■ **Problem to work on**: Copy out all of the material exactly as presented.

··· Source excerpt

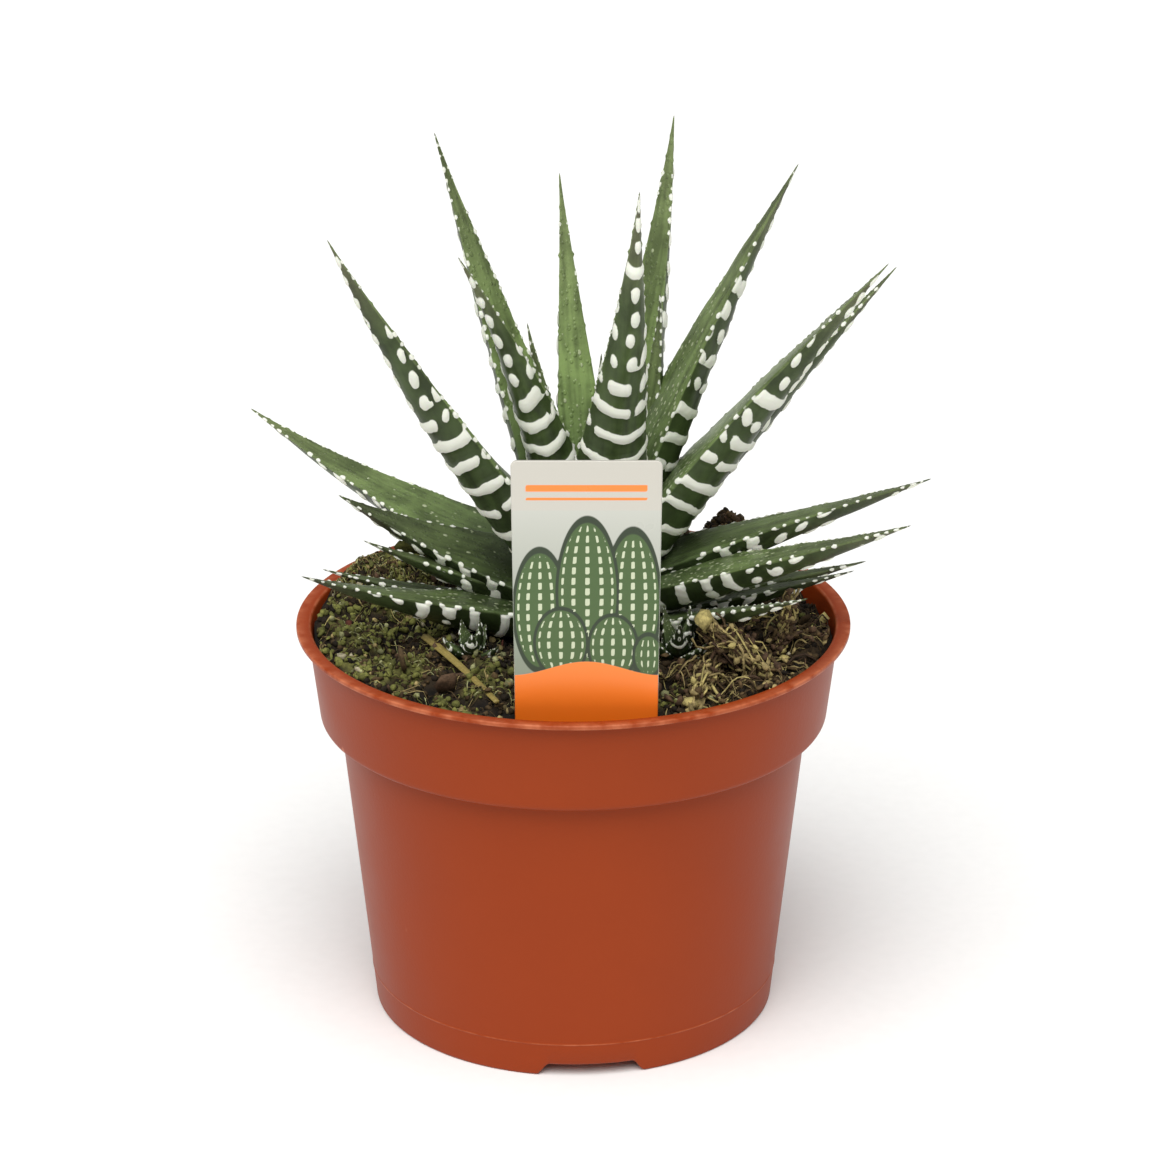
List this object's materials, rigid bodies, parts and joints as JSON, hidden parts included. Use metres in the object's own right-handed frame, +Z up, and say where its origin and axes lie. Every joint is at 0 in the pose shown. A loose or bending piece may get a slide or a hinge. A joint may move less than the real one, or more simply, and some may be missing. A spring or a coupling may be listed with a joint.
{
  "type": "potted zebra haworthia with a plant label",
  "caption": "Small banded succulent rosette growing in potting mix in a round plastic nursery pot, with a blank plant label stuck in at the front.",
  "frame": {"origin": "on the surface the pot rests on, under the pot's axis", "axes": "+Z up, -Y towards the front with the label, +X to the right as seen from the front"},
  "size_m": [0.1478, 0.12, 0.1943],
  "materials": {
    "pot_plastic": "brick-red moulded plastic, lightly scuffed",
    "potting_mix": "damp peat and bark with moss and roots",
    "label_plastic": null,
    "dry_straw": "dry yellow-brown stalk",
    "stem": "pale fibrous stem and roots",
    "leaf": "dark green leaf with raised off-white bands"
  },
  "bodies": {
    "root": {"pot": "pot_plastic", "potting_mix": "potting_mix", "label": "label_plastic", "straw": "dry_straw", "stem_and_roots": "stem", "leaf_01": "leaf", "leaf_02": "leaf", "leaf_03": "leaf", "leaf_04": "leaf", "leaf_05": "leaf", "leaf_06": "leaf", "leaf_07": "leaf", "leaf_08": "leaf", "leaf_09": "leaf", "leaf_10": "leaf", "leaf_11": "leaf", "leaf_12": "leaf", "leaf_13": "leaf", "leaf_14": "leaf", "leaf_15": "leaf", "leaf_16": "leaf", "leaf_17": "leaf", "leaf_18": "leaf", "leaf_19": "leaf", "leaf_20": "leaf", "leaf_21": "leaf", "leaf_22": "leaf", "leaf_23": "leaf", "leaf_24": "leaf", "leaf_25": "leaf", "leaf_26": "leaf", "leaf_27": "leaf", "leaf_28": "leaf", "leaf_29": "leaf", "leaf_30": "leaf", "leaf_31": "leaf", "leaf_32": "leaf", "leaf_33": "leaf", "offset_1": "leaf", "offset_2": "leaf"}
  },
  "joints": []
}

······

■ **Solution to this exercise**:
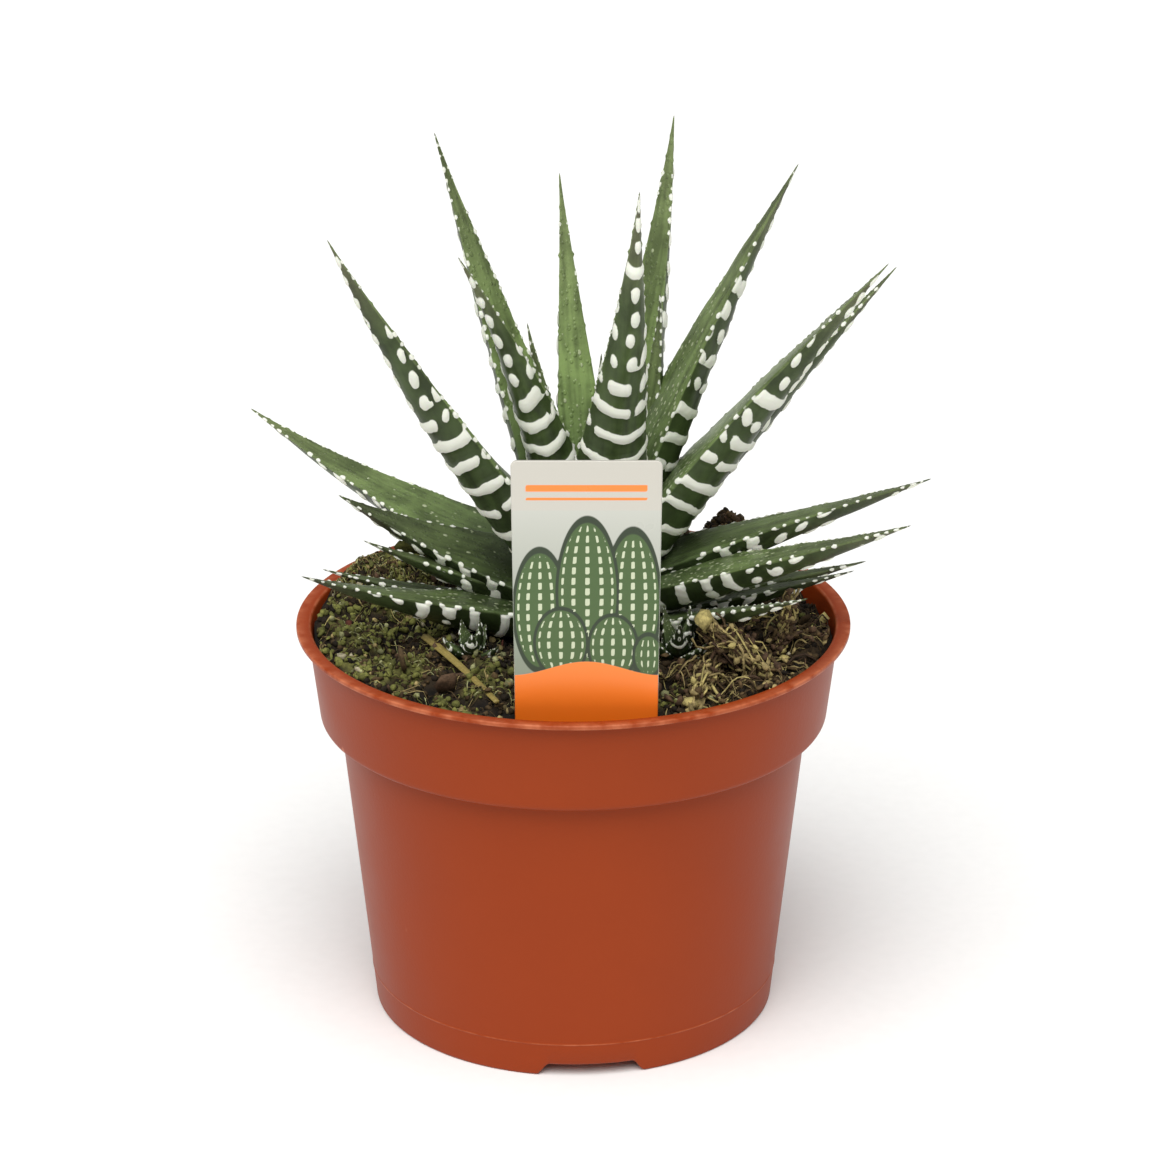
List this object's materials, rigid bodies, parts and joints as JSON, hidden parts included. Use metres in the object's own right-handed frame, +Z up, and say where its origin and axes lie. Every joint is at 0 in the pose shown. A loose or bending piece may get a slide or a hinge. A joint may move less than the real one, or more simply, and some may be missing. A spring or a coupling may be listed with a joint.
{
  "type": "potted zebra haworthia with a plant label",
  "caption": "Small banded succulent rosette growing in potting mix in a round plastic nursery pot, with a blank plant label stuck in at the front.",
  "frame": {"origin": "on the surface the pot rests on, under the pot's axis", "axes": "+Z up, -Y towards the front with the label, +X to the right as seen from the front"},
  "size_m": [0.1478, 0.12, 0.1943],
  "materials": {
    "pot_plastic": "brick-red moulded plastic, lightly scuffed",
    "potting_mix": "damp peat and bark with moss and roots",
    "label_plastic": null,
    "dry_straw": "dry yellow-brown stalk",
    "stem": "pale fibrous stem and roots",
    "leaf": "dark green leaf with raised off-white bands"
  },
  "bodies": {
    "root": {"pot": "pot_plastic", "potting_mix": "potting_mix", "label": "label_plastic", "straw": "dry_straw", "stem_and_roots": "stem", "leaf_01": "leaf", "leaf_02": "leaf", "leaf_03": "leaf", "leaf_04": "leaf", "leaf_05": "leaf", "leaf_06": "leaf", "leaf_07": "leaf", "leaf_08": "leaf", "leaf_09": "leaf", "leaf_10": "leaf", "leaf_11": "leaf", "leaf_12": "leaf", "leaf_13": "leaf", "leaf_14": "leaf", "leaf_15": "leaf", "leaf_16": "leaf", "leaf_17": "leaf", "leaf_18": "leaf", "leaf_19": "leaf", "leaf_20": "leaf", "leaf_21": "leaf", "leaf_22": "leaf", "leaf_23": "leaf", "leaf_24": "leaf", "leaf_25": "leaf", "leaf_26": "leaf", "leaf_27": "leaf", "leaf_28": "leaf", "leaf_29": "leaf", "leaf_30": "leaf", "leaf_31": "leaf", "leaf_32": "leaf", "leaf_33": "leaf", "offset_1": "leaf", "offset_2": "leaf"}
  },
  "joints": []
}